Liberal Congressman Agrees With Glenn Beck on Toxicity of Stealth Puerto Rico Status Bill
Don't tell anybody but Congress is scheduled to vote today on H.R. 2499, a bill that could end up paving the way to Puerto Rican statehood, that is being presented with such incredible stealth that it has been given almost no coverage in the mainstream media. In fact, about the only person in the media shining a light on this bill until recently has been Glenn Beck. Liberals can be expected to write off Beck's criticisms of H.R. 2499 as just another example of "right-wing kookery." Frances Martel of Mediaite has already mocked Beck for his opposition to this bill.

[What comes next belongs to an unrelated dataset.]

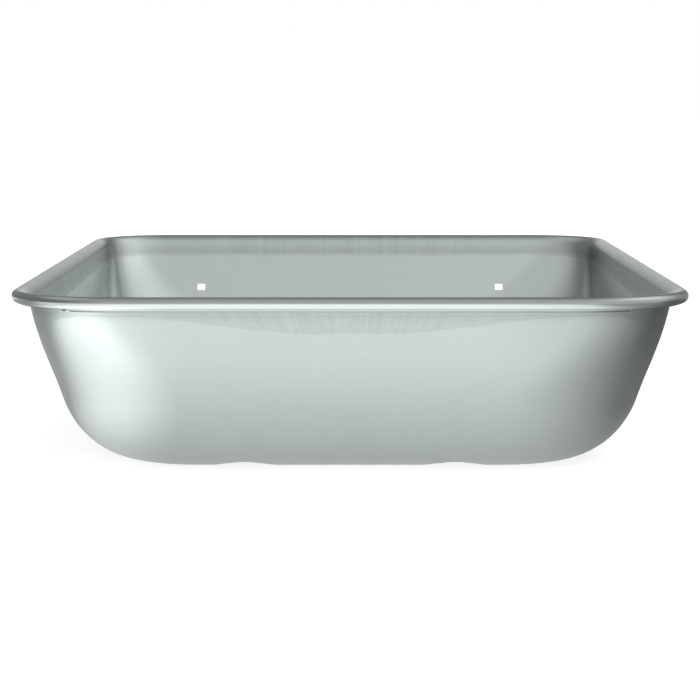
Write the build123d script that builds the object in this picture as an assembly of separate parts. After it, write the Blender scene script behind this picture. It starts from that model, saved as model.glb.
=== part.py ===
from build123d import *
import os
from math import cos, radians, sin, sqrt, tan

# A deep-drawn sheet-steel wheelbarrow tray with a wired rim, all in millimetres.
# +X is the tray's right, +Y its front (the wheel end), +Z up. The origin is on the
# underside, in the middle of the tray's length and width.

# ---- size over the rim
LENGTH = 845.0                # rear edge to front edge
REAR_WIDTH = 650.0            # across the handle end, the wider one
FRONT_WIDTH = 613.0           # across the wheel end
HEIGHT = 178.0                # underside to the top of the rim
REAR_RIM_RADIUS = 100.0       # plan radius of the rim's outermost line, rear corners
FRONT_RIM_RADIUS = 79.0       # the same at the front corners

# ---- the pressed sheet
SHEET = 1.0                   # sheet thickness
LOWER_CORNER_RADIUS = 138.0   # plan radius of the corners where the walls start to turn under
BOTTOM_RADIUS = 86.0          # outside radius between the walls and the bottom
BELLY_RADIUS = 460.0          # slow curve of the walls above that
SIDE_LEAN = (7.0, 15.7)       # degrees from vertical: upper wall, lower wall
REAR_LEAN = (24.0, 36.0)
FRONT_LEAN = (34.0, 40.0)

# ---- the wired rim
BEAD_RADIUS = 6.0             # outside radius of the sheet rolled round the wire
FLARE_RADIUS = 12.0           # radius of the wall's turn outwards into the bead
CURL_END = 5.0                # degrees that the curl runs on past its lowest point
WIRE_RADIUS = 4.0             # the rim wire lies in the curl's lower outer side
WIRE_CLEARANCE = 0.1          # between the wire and the curl where they are closest
LIP_BEND = 1.0                # inside radius of the turn from the curl down to the lip
LIP_DROP = 1.3                # straight free edge of the lip
END_LIP_REACH = 27.0          # degrees that the rear and front lips run on round the bends
SIDE_LIP_CLEAR = 8.0          # the side lips stop this far short of the bends

# ---- channels for the frame tubes, pressed up into the bottom
CHANNEL_OFFSET = 102.5        # channel centre line from the tray's middle
CHANNEL_WIDTH = 62.0
CHANNEL_DEPTH = 6.0

# ---- square holes for M8 carriage bolts
BOLT_SQUARE = 9.2             # across flats
FRONT_HOLE_OFFSET = 180.0     # front wall holes, from the tray's middle
FRONT_HOLE_DROP = 60.0        # below the rim's crest
FRAME_HOLE_REACH = 150.0      # channel holes, from the tray's middle along each channel
PUNCH_LENGTH = 30.0           # longer than the sheet is thick, at any slope

CREST_X_REAR = REAR_WIDTH / 2 - BEAD_RADIUS
CREST_X_FRONT = FRONT_WIDTH / 2 - BEAD_RADIUS
CREST_Y = LENGTH / 2 - BEAD_RADIUS
CREST_R_REAR = REAR_RIM_RADIUS - BEAD_RADIUS
CREST_R_FRONT = FRONT_RIM_RADIUS - BEAD_RADIUS


class WallProfile:
    """One wall's section, from the rim's crest down and inwards to the flat bottom.

    gauge is the distance from the tray's inner face: 0 for the inside, SHEET for the outside.
    """

    def __init__(self, lean, gauge):
        self.upper, self.lower = (radians(angle) for angle in lean)
        self.flare = FLARE_RADIUS - gauge
        self.belly = BELLY_RADIUS - SHEET + gauge
        self.bottom = BOTTOM_RADIUS - SHEET + gauge
        self.depth = HEIGHT - SHEET + gauge
        self.flare_end = FLARE_RADIUS - self.flare * sin(self.upper)
        self.knee = self.depth - self.bottom * (1 - sin(self.lower))
        self.belly_start = self.knee - self.belly * (sin(self.lower) - sin(self.upper))

    def inset(self, depth):
        """How far inside the crest line the wall is, at a depth below the crest."""
        if depth <= self.flare_end:
            rise = (FLARE_RADIUS - depth) / self.flare
            return self.flare * sqrt(max(1 - min(rise, 1) ** 2, 0))
        inset = self.flare * cos(self.upper)
        if depth <= self.belly_start:
            return inset + (depth - self.flare_end) * tan(self.upper)
        inset += (self.belly_start - self.flare_end) * tan(self.upper)
        if depth <= self.knee:
            turned = (depth - self.belly_start) / self.belly + sin(self.upper)
            return inset + self.belly * (cos(self.upper) - sqrt(1 - turned ** 2))
        inset += self.belly * (cos(self.upper) - cos(self.lower))
        turned = min((depth - self.knee) / self.bottom + sin(self.lower), 1)
        return inset + self.bottom * (cos(self.lower) - sqrt(1 - turned ** 2))


def smooth_step(value):
    value = min(max(value, 0), 1)
    return value * value * (3 - 2 * value)


def corner_radius(crest_radius, side, depth):
    """Corner bends open out from the rim's radius to LOWER_CORNER_RADIUS at the knee."""
    opened = LOWER_CORNER_RADIUS - (crest_radius - side.inset(side.knee))
    share = smooth_step((depth - side.flare_end) / (side.knee - side.flare_end))
    return crest_radius - side.inset(depth) + opened * share


def tangent_arc_ends(before, corner, after, radius):
    """Start, middle and end points of the arc that rounds a corner of the outline."""
    to_before = (before - corner).normalized()
    to_after = (after - corner).normalized()
    half_angle = radians(to_before.get_angle(to_after)) / 2
    reach = radius / tan(half_angle)
    bisector = (to_before + to_after).normalized()
    centre = corner + bisector * (radius / sin(half_angle))
    return corner + to_before * reach, centre - bisector * radius, corner + to_after * reach


def outline(half_rear, half_front, y_rear, y_front, radius_rear, radius_front, z):
    """A closed wire: four straight edges and four corner arcs, in one horizontal plane."""
    points = [Vector(half_rear, y_rear, z), Vector(half_front, y_front, z),
              Vector(-half_front, y_front, z), Vector(-half_rear, y_rear, z)]
    radii = [radius_rear, radius_front, radius_front, radius_rear]
    arcs = [tangent_arc_ends(points[i - 1], points[i], points[(i + 1) % 4], radii[i])
            for i in range(4)]
    edges = []
    for i in range(4):
        edges.append(Edge.make_line(arcs[i - 1][2], arcs[i][0]))
        edges.append(Edge.make_three_point_arc(*arcs[i]))
    return Wire(edges)


def crest_line(z, outwards=0.0):
    """The rim's path, along the top of the bead, or a line parallel to it."""
    return outline(CREST_X_REAR + outwards, CREST_X_FRONT + outwards,
                   -CREST_Y - outwards, CREST_Y + outwards,
                   CREST_R_REAR + outwards, CREST_R_FRONT + outwards, z)


def tray_body(gauge):
    """The solid space inside the tray's inner face, or inside its outer face."""
    side, rear, front = (WallProfile(lean, gauge) for lean in (SIDE_LEAN, REAR_LEAN, FRONT_LEAN))
    flare_turns = (0, 8, 18, 30, 44, 60, 72)
    depths = [gauge + side.flare * (1 - cos(radians(turn))) for turn in flare_turns]
    wall_steps = 5
    wall = side.knee - side.flare_end
    depths += [side.flare_end + wall * step / wall_steps for step in range(1, wall_steps + 1)]
    under_parts = (0.25, 0.48, 0.67, 0.81, 0.91, 0.97, 0.993, 1.0)
    depths += [side.knee + (side.depth - side.knee) * part for part in under_parts]
    sections = []
    for depth in depths:
        inset = side.inset(depth)
        sections.append(outline(CREST_X_REAR - inset, CREST_X_FRONT - inset,
                                -CREST_Y + rear.inset(depth), CREST_Y - front.inset(depth),
                                corner_radius(CREST_R_REAR, side, depth),
                                corner_radius(CREST_R_FRONT, side, depth), HEIGHT - depth))
    return Solid.make_loft(sections[::-1])


def channel_tools(gauge):
    """Round-topped channels along the bottom, as cylinders that run the tray's whole length."""
    crown = (CHANNEL_WIDTH ** 2 / 4 + CHANNEL_DEPTH ** 2) / (2 * CHANNEL_DEPTH)
    radius = crown + SHEET - gauge
    return [Plane((x, LENGTH / 2, CHANNEL_DEPTH - crown), z_dir=(0, -1, 0))
            * Cylinder(radius, LENGTH, align=(Align.CENTER, Align.CENTER, Align.MIN))
            for x in (-CHANNEL_OFFSET, CHANNEL_OFFSET)]


def curl_section():
    """The sheet from the crest round the wire to its end, seen along the rim."""
    centre = Plane((0, -BEAD_RADIUS, 0))
    start, end = -90 - CURL_END, 90
    outside = Edge.make_circle(BEAD_RADIUS, centre, start, end)
    inside = Edge.make_circle(BEAD_RADIUS - SHEET, centre, start, end)
    return Face(Wire([outside, inside, Edge.make_line(outside @ 0, inside @ 0),
                      Edge.make_line(outside @ 1, inside @ 1)]))


def lip_section():
    """The sheet where it turns down from the end of the curl to its free edge."""
    end = radians(CURL_END)
    root_x = -BEAD_RADIUS * sin(end)
    root_y = -BEAD_RADIUS - BEAD_RADIUS * cos(end)
    turn = Plane((root_x - LIP_BEND * sin(end), root_y - LIP_BEND * cos(end), 0))
    near = Edge.make_circle(LIP_BEND, turn, 90 - CURL_END, 180)
    far = Edge.make_circle(LIP_BEND + SHEET, turn, 90 - CURL_END, 180)
    drop = Vector(0, -LIP_DROP, 0)
    return Face(Wire([near, far, Edge.make_line(near @ 0, far @ 0),
                      Edge.make_line(near @ 1, near @ 1 + drop),
                      Edge.make_line(far @ 1, far @ 1 + drop),
                      Edge.make_line(near @ 1 + drop, far @ 1 + drop)]))


def across_rim(path, section):
    """Place a section across the start of a path along the crest line."""
    along = path % 0
    outwards = along.cross(Vector(0, 0, 1))
    plane = Plane(origin=path @ 0, x_dir=outwards, z_dir=along * -1)
    return plane.from_local_coords(section)


def rim_curl():
    path = crest_line(HEIGHT)
    return Solid.sweep(across_rim(path.edges()[0], curl_section()), path)


def rim_lips():
    """Four lips, one under each side of the rim. Most of each corner bend has none."""
    edges = crest_line(HEIGHT).edges()
    lips = []
    for i in (0, 4):
        before, after = edges[i - 1], edges[i + 1]
        before = before.trim(1 - before.radius * radians(END_LIP_REACH) / before.length, 1)
        after = after.trim(0, after.radius * radians(END_LIP_REACH) / after.length)
        path = Wire([before, edges[i], after])
        lips.append(Solid.sweep(across_rim(path, lip_section()), path))
    for i in (2, 6):
        clear = SIDE_LIP_CLEAR / edges[i].length
        path = edges[i].trim(clear, 1 - clear)
        lips.append(Solid.extrude(across_rim(path, lip_section()), (path % 0) * path.length))
    return lips


def bolt_punches():
    front = WallProfile(FRONT_LEAN, SHEET)
    lean = radians(FRONT_LEAN[0])
    y = CREST_Y - front.inset(FRONT_HOLE_DROP)
    places = [Plane((x, y, HEIGHT - FRONT_HOLE_DROP), x_dir=(1, 0, 0), z_dir=(0, cos(lean), -sin(lean)))
              for x in (-FRONT_HOLE_OFFSET, FRONT_HOLE_OFFSET)]
    places += [Plane((x, y, CHANNEL_DEPTH))
               for x in (-CHANNEL_OFFSET, CHANNEL_OFFSET)
               for y in (-FRAME_HOLE_REACH, FRAME_HOLE_REACH)]
    return [place * Box(BOLT_SQUARE, BOLT_SQUARE, PUNCH_LENGTH) for place in places]


def tray_pan():
    """The pressed pan with its rolled rim: one sheet, one solid."""
    crest_band = Solid.extrude(Face(crest_line(HEIGHT - SHEET)), Vector(0, 0, SHEET))
    outside = tray_body(SHEET) + crest_band - channel_tools(SHEET)
    inside = tray_body(0) - channel_tools(0)
    pan = outside - inside
    return pan + rim_curl() + rim_lips() - bolt_punches()


def rim_wire():
    """The wire inside the rim, one closed ring against the curl's lower outer side."""
    shift = (BEAD_RADIUS - SHEET - WIRE_RADIUS - WIRE_CLEARANCE) * cos(radians(45))
    path = crest_line(HEIGHT - BEAD_RADIUS - shift, shift)
    start = path.edges()[0]
    return Solid.sweep(Face(Wire.make_circle(WIRE_RADIUS, Plane(start @ 0, z_dir=start % 0))), path)


os.makedirs("parts", exist_ok=True)
for name, shape in (("tray_pan", tray_pan()), ("rim_wire", rim_wire())):
    export_step(shape, f"parts/{name}.step")
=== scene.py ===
from math import atan2, cos, pi, radians, sin, sqrt, tan

import bmesh
import bpy
import numpy as np
from mathutils import Matrix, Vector
from mathutils.kdtree import KDTree


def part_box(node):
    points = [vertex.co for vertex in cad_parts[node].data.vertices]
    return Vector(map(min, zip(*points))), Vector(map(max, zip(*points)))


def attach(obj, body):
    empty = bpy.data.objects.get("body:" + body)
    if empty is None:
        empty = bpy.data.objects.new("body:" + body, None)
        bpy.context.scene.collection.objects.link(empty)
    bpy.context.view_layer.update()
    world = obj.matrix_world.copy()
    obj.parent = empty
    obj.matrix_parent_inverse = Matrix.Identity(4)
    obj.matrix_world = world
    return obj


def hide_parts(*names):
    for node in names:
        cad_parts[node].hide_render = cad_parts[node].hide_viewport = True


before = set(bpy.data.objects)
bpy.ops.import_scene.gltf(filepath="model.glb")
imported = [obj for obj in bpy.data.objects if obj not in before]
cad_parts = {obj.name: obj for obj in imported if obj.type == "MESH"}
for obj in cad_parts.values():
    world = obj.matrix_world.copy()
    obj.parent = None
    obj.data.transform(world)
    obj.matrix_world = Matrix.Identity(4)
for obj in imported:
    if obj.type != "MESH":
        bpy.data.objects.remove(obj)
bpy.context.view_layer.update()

# A deep-drawn galvanised steel wheelbarrow tray. Metres, +X right, +Y front, +Z up, as in the CAD.

# ---- the tray's own sizes, as in the CAD
PAN_LOW, PAN_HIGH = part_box("tray_pan")
LENGTH = PAN_HIGH.y - PAN_LOW.y
HEIGHT = PAN_HIGH.z - PAN_LOW.z
REAR_WIDTH = 0.650
FRONT_WIDTH = 0.613
REAR_RIM_RADIUS = 0.100
FRONT_RIM_RADIUS = 0.079
SHEET = 0.001
LOWER_CORNER_RADIUS = 0.138
BOTTOM_RADIUS = 0.086
BELLY_RADIUS = 0.460
SIDE_LEAN = (7.0, 15.7)
REAR_LEAN = (24.0, 36.0)
FRONT_LEAN = (34.0, 40.0)
BEAD_RADIUS = 0.006
FLARE_RADIUS = 0.012
CURL_END = 5.0
LIP_BEND = 0.001
LIP_DROP = 0.0013
END_LIP_REACH = 27.0          # degrees that the rear and front lips run on round the bends
SIDE_LIP_CLEAR = 0.008        # the side lips stop this far short of the bends
CHANNEL_OFFSET = 0.1025
CHANNEL_WIDTH = 0.062
CHANNEL_DEPTH = 0.006
CHANNEL_BLEND = 0.0012
BEND_EASE = 0.024             # the walls ease into their corner bends over this length
BOLT_SQUARE = 0.0092
FRONT_HOLE_OFFSET = 0.180
FRONT_HOLE_DROP = 0.060
FRAME_HOLE_REACH = 0.150
PUNCH_LENGTH = 0.020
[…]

However, liberals will have a hard time writing off similar criticisms of the stealth Puerto Rico status bill being made by liberal Democrat Luis Gutierrez of Illinois who is of Puerto Rican descent. While reading Guiterrez slamming H.R. 249 in his Huffington Post blog, you sometimes have to slap yourself as a reminder that these criticisms are not coming from a conservative Republican...or Glenn Beck:
H.R. 2499, the Puerto Rico statehood bill was brought to the House this week after a surprise announcement last Thursday. Debate on this bill has been severely limited by the way Democratic Leaders are managing the process. Democratic Puerto Rican Members of Congress are being shut out of the process and will be severely limited in their ability to debate the bill and offer amendments. Under the current Democratic Leadership, there will be less opportunity for Members and for the people of Puerto Rico to gain a better understanding of the bill.
Remember, this is Congressman Luis Guitierrez writing, not Glenn Beck. And from here, his criticisms of the Puerto Rico status bill becomes even harsher:
In my opinion, this bill is the political equivalent of a shady Goldman Sachs derivative: It's secretive. It lacks transparency. It's likely to blow up down the road and cause systemic risk to our democracy. And those who put this political derivative together don't really tell you what this is really about and will play dumb when it explodes.
I get more time to debate renaming a Post Office than I will get to debate a bill that could make Puerto Rico the fifty-first state.
Not Glenn Beck! Not Glenn Beck! Just thought I would have to remind you again. And now a shocker from Guiterrez who actually praises (and implicity slams Nancy Pelosi) former Speaker of the House Newt Gingrich for his handling of another Puerto Rico status bill:
When a similar Puerto Rico bill came up under Speaker Newt Gingrich's Republican controlled Congress a decade ago, it was the product of lengthy and thorough hearings and an open and fair process. Now, under Democratic Leadership, we get one hearing, no forewarning, no companion Senate bill, and a debate only a few seconds longer than a NASCAR pit-stop.
Then, I was given time to offer seven amendments. Then I was able to clarify the bill for the Puerto Rican people. Then, each of my seven amendments got 30 minutes of floor time for debate. Flash forward to now. Now a Democratic Majority Congress is only allowing me two of the 16 amendments I offered in the Rules Committee on Wednesday. Now I only have 10 minutes to debate each one.
Then was then this is now.
This means Speaker Gingrich, not a Speaker I voted for, not MY Speaker, allowed me 210 minutes of debate on my amendments alone, and under Democratic Leadership I get two amendments at ten-minutes each.
What's the rush? Something is wrong with this picture. It just does not add up.
Pinch yourself again to remind yourself that you are not reading Glenn Beck:
It is designed to craft an artificial majority for statehood where none exists now. Every time the people of Puerto Rico have been consulted on this issue through a plebiscite they've said NO to Statehood. NO to Statehood in 1967. NO to Statehood in 1993. NO to Statehood in 1998. This should be called the "Don't you dare say NO to Statehood Bill".
Of course, Gutierrez has come out firmly against H.R. 2499:
For the first time I can remember, I am planning to vote against the rule crafted by my party to govern the floor debate of this bill (H.R. 2499). It is a vote I did not expect to have to cast and is a deep disappointment. But I'm left with no choice.
So, Luis, how is that "transparency" that President Obama promised working out for you?